Dykes is already pointing to early accomplishments. An executive order by Lamont to restart an energy efficiency program known as Lead By Example to reduce the carbon footprint of state buildings and vehicles. Draft guidelines for an expansion of the shared solar program. Plans to begin testing electric buses in New Haven.
Among other environmental bills still showing signs of life in the legislature is a so-called Green New Economy measure – a one-off state incarnation of the Green New Deal. While still extremely short on specifics, the goal is to fashion it as a clean energy and jobs bill that includes things like training programs and potentially use it to join the ranks of other states that have set goals for 100 percent renewable power.
“It’s great to see the leadership in the legislature prioritizing these issues,” Dykes said.
“Every night I’m logging back in on my computer and thinking ‘can I push one more thing forward on this climate agenda? This is an urgent moment for us and we have to have flawless execution.”

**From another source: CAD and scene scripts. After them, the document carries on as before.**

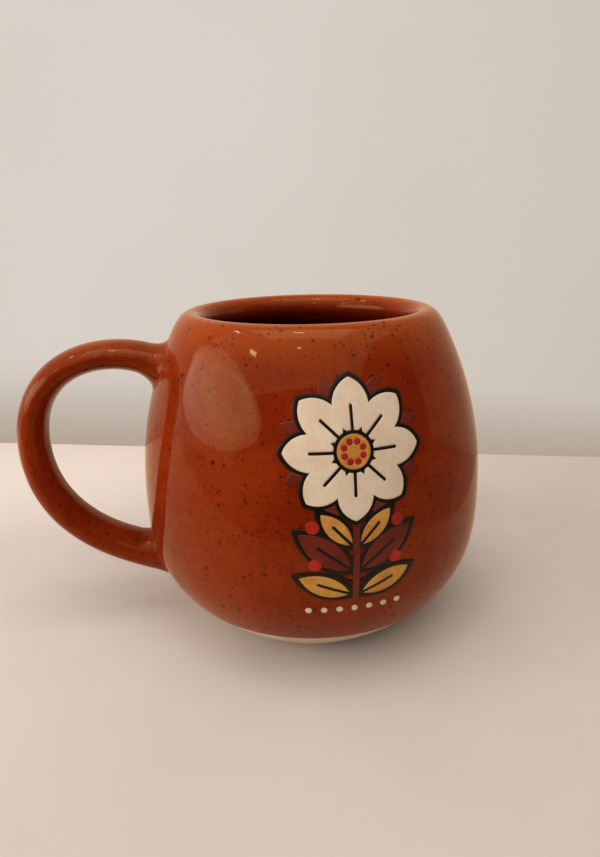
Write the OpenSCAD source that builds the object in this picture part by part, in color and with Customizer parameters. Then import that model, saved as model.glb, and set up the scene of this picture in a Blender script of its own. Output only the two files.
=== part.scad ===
// Pot-bellied stoneware mug with a pulled handle and a raised botanical print.
// Millimetres, +Z up. The origin is on the pot's axis at the plane that the foot stands on.
// The handle points along -X and the print faces -Y.

/* [Pot] */
// Height from the table to the top of the lip
height = 88.3; // [80:0.1:100]
// Outer diameter at the belly, the widest place
belly_d = 96; // [88:1:108]
// Height of the belly above the table
belly_z = 37; // [32:1:42]
// Diameter that the shoulder's curve reaches at the height of the lip
rim_d = 69; // [64:0.5:76]
// Diameter that the base's curve reaches at the table
foot_d = 56.6; // [54:0.2:62]
// How late the shoulder turns in: 2 is a parabola, more is fuller
shoulder_power = 2.2; // [1.8:0.1:3]
// How late the base turns in
base_power = 2.74; // [2:0.02:3.4]
// Thickness of the clay wall
wall_t = 4.5; // [3.6:0.1:5.4]
// Thickness of the clay floor over the recess
floor_t = 7; // [6:0.1:9]
// Radius of the corner between the inner wall and the floor
floor_corner = 12; // [8:1:14]

/* [Lip] */
// Diameter of the lip's highest circle
crest_d = 63.6; // [60:0.2:66]
// Height of the rounding outside the crest
lip_out_h = 4.4; // [3.4:0.1:5.4]
// Width of the lip's rounding inside the crest
lip_in_w = 3.8; // [3:0.1:4.6]
// Height of the lip's rounding inside the crest
lip_in_h = 4.2; // [3:0.1:5]
// Height under that rounding over which the neck thins to the wall's thickness
neck_h = 12; // [8:0.5:16]

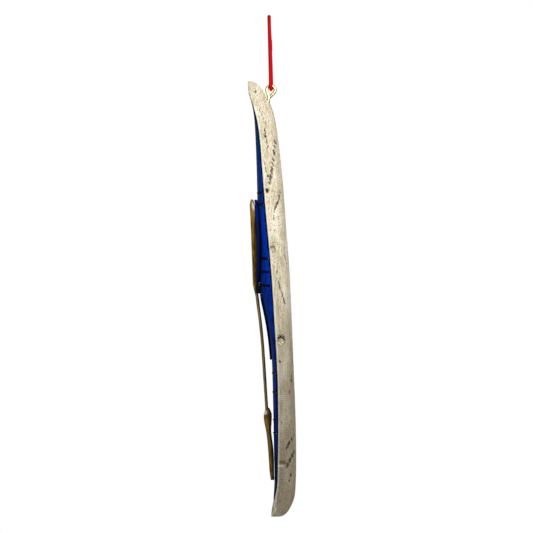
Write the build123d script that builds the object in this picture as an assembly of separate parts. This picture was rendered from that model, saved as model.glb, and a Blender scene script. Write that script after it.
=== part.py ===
from build123d import *
import math
import os

# A miniature kayak that hangs on a cord from a small brass screw eye near one tip.
# Millimetres. +Z up as it hangs, -Y the deck side, +Y the keel side, X across the beam.
# The origin is inside the top of the hanging loop, where a hook or peg carries it.
# Stations of the kayak are heights h above its lower end.

os.makedirs("parts", exist_ok=True)

# Driving dimensions
LOW_END_Z = -171.5  # of station 0, below the inside top of the loop
RIM = 0.9  # width of the hull's rim beside the deck
DECK_GAP = 0.25  # dark joint between the rim and the deck
DECK_SUNK = 0.8  # depth of the deck's edge below the rim
CORD_D = 1.25  # hanging cord
CORD_PLAY = 0.13  # between the cord's bight and the eye's wire
SPLICE_R = 0.73
WIRE_D = 1.0  # screw eye's wire
EYE_RADIUS = 1.46  # centreline of the eye's round top
EYE_Y = 0.62  # centre of the eye's round top
EYE_Z = -24.6
EYE_LEAN = 14.0  # degrees from vertical, of the eye's shank
EYE_REACH = 2.78  # from the round top's centre to the point where the legs meet
SHANK_D = 1.2
SHANK_FROM = 0.9  # the shank starts this far below the legs' meeting point
SHANK_LENGTH = 9.0
POINT_LENGTH = 1.2  # the shank's tapered end
RUNNING = 0.05  # radial clearance of the turning shank
LINE_D = 0.45  # thin deck lines
TACK_D = 0.6
TACK_INSET = 0.42  # from the deck's edge to a gunwale tack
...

DEEP Commissioner Katie Dykes
But the measure most likely will not include anything related to climate change and shoreline resilience – a subject Dykes admits she hasn’t fully thought through, falling back on energy models and talking about animating markets to invest in such strategies.
“We need somebody at cabinet level whose job it is to get up every morning thinking about it and that’s all they do,” said David Sutherland, government relations director for the Nature Conservancy. “I think that’s a crying need that we have.”
Sutherland points to Rhode Island’s climate czar concept, calling climate change “terrifying.”
Leah Lopez Schmalz, senior program director at Connecticut Fund for the Environment said she wants to know what DEEP is doing to get ready for the next big storm.
“Resiliency is going to be one of these things that can make or break Connecticut’s economy,” she said. “If we’re not prepared we’ll be losing businesses, and people will be losing money on their homes.”
For Dykes’ part she raised the question of whether adaptation on the shoreline will mean for municipal budgets as well as the environment.
“Now is a time that we need to make those decisions. We know that there’s a cost of inaction,” she said. “It’s a very urgent issue and one that I’m excited to work on.”
Which she often does after her kids go to bed.
“Every night I’m logging back in on my computer and thinking ‘can I push one more thing forward on this climate agenda?’” she said. “This is an urgent moment for us and we have to have flawless execution.”